(Stored items from a collection)
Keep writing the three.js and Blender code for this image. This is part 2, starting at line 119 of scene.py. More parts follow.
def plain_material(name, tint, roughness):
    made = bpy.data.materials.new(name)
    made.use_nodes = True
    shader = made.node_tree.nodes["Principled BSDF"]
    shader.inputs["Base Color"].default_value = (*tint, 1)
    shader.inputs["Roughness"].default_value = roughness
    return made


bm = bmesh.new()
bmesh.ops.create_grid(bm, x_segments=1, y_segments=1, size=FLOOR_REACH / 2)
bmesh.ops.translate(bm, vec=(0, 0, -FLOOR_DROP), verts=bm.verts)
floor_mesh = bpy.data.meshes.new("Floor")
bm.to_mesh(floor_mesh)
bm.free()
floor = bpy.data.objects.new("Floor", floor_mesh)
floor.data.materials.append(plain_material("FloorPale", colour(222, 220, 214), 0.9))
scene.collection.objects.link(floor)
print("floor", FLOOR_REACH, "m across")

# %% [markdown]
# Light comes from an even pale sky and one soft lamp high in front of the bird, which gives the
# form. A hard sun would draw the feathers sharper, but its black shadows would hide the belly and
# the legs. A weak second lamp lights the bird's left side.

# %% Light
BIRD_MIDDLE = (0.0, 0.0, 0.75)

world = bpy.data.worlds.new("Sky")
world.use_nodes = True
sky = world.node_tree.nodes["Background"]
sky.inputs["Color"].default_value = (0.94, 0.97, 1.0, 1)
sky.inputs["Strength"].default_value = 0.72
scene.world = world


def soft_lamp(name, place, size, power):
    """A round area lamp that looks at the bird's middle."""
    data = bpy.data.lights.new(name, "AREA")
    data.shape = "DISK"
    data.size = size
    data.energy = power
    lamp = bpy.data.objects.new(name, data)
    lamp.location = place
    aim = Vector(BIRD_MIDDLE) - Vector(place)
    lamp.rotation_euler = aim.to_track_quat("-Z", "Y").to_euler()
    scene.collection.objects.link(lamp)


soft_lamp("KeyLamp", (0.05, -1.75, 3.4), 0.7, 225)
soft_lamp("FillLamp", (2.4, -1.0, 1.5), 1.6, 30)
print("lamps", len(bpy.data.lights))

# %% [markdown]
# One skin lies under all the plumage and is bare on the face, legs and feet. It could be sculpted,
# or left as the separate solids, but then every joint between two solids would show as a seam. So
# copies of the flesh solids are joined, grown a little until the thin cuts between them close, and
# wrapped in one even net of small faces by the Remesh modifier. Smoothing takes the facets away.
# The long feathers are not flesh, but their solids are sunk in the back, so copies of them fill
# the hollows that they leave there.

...

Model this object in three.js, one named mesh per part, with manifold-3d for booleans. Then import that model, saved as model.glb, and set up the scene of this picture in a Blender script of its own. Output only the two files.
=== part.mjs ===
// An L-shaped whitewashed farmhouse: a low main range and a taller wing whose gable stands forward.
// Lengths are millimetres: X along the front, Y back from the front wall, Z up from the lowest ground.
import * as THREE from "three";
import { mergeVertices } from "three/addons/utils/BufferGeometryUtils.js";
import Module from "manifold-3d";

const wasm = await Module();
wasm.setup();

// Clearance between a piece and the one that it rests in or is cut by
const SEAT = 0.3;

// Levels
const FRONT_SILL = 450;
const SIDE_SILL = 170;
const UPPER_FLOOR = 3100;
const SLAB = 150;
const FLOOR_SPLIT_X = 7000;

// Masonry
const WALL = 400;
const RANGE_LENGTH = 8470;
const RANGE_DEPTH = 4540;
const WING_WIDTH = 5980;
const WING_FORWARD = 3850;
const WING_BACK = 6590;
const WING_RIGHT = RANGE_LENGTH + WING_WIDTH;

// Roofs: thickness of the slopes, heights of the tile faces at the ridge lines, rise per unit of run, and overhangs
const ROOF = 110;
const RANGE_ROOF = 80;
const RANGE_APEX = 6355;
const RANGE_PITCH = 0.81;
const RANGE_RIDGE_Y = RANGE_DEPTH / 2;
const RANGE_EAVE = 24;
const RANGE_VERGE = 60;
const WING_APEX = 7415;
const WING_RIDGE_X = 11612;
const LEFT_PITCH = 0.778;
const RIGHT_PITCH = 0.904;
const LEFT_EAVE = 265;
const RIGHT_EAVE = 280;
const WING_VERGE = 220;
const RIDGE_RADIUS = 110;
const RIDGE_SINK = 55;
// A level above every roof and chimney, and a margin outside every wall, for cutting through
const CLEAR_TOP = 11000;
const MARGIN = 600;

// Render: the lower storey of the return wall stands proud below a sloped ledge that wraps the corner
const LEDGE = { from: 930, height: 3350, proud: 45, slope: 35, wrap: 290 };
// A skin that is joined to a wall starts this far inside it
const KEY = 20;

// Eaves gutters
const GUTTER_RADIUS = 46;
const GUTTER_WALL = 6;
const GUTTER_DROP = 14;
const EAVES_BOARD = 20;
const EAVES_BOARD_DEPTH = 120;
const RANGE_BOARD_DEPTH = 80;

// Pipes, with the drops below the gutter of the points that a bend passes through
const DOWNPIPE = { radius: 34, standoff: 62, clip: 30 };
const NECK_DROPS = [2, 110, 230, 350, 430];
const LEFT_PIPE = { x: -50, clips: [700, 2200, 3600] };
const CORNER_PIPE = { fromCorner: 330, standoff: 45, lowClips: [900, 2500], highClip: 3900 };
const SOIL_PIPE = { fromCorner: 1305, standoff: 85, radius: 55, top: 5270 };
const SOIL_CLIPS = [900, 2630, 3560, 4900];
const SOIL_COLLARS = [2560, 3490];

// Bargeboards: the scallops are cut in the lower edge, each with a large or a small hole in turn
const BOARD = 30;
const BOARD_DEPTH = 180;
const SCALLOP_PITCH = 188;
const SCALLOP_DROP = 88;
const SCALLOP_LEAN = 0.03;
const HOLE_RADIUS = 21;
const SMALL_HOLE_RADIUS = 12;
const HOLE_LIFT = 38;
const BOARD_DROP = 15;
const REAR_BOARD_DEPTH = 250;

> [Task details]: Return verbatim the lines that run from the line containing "Model this object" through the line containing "const FLOOR_SPLIT_X = 7000;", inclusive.

> [Response for this exercise]:
Model this object in three.js, one named mesh per part, with manifold-3d for booleans. Then import that model, saved as model.glb, and set up the scene of this picture in a Blender script of its own. Output only the two files.
=== part.mjs ===
// An L-shaped whitewashed farmhouse: a low main range and a taller wing whose gable stands forward.
// Lengths are millimetres: X along the front, Y back from the front wall, Z up from the lowest ground.
import * as THREE from "three";
import { mergeVertices } from "three/addons/utils/BufferGeometryUtils.js";
import Module from "manifold-3d";

const wasm = await Module();
wasm.setup();

// Clearance between a piece and the one that it rests in or is cut by
const SEAT = 0.3;

// Levels
const FRONT_SILL = 450;
const SIDE_SILL = 170;
const UPPER_FLOOR = 3100;
const SLAB = 150;
const FLOOR_SPLIT_X = 7000;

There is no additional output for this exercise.